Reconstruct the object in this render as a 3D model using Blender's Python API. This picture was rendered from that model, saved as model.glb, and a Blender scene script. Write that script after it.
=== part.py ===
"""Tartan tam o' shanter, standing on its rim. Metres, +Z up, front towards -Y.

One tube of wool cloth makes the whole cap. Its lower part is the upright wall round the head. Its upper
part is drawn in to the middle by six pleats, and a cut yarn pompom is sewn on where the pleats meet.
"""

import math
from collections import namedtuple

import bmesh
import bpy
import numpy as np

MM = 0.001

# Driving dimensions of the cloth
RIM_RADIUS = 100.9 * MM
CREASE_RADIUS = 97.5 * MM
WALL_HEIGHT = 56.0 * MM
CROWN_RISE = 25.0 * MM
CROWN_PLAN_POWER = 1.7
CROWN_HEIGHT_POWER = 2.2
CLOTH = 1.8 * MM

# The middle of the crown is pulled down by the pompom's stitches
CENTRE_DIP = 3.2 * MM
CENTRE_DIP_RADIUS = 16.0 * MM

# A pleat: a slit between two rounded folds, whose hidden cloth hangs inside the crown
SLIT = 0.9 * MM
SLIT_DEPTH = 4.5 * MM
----
Exercise objective: Each line of the listing above should be output exactly.

Exercise solution:
Reconstruct the object in this render as a 3D model using Blender's Python API. This picture was rendered from that model, saved as model.glb, and a Blender scene script. Write that script after it.
=== part.py ===
"""Tartan tam o' shanter, standing on its rim. Metres, +Z up, front towards -Y.

One tube of wool cloth makes the whole cap. Its lower part is the upright wall round the head. Its upper
part is drawn in to the middle by six pleats, and a cut yarn pompom is sewn on where the pleats meet.
"""

import math
from collections import namedtuple

import bmesh
import bpy
import numpy as np

MM = 0.001

# Driving dimensions of the cloth
RIM_RADIUS = 100.9 * MM
CREASE_RADIUS = 97.5 * MM
WALL_HEIGHT = 56.0 * MM
CROWN_RISE = 25.0 * MM
CROWN_PLAN_POWER = 1.7
CROWN_HEIGHT_POWER = 2.2
CLOTH = 1.8 * MM

# The middle of the crown is pulled down by the pompom's stitches
CENTRE_DIP = 3.2 * MM
CENTRE_DIP_RADIUS = 16.0 * MM

# A pleat: a slit between two rounded folds, whose hidden cloth hangs inside the crown
SLIT = 0.9 * MM
SLIT_DEPTH = 4.5 * MM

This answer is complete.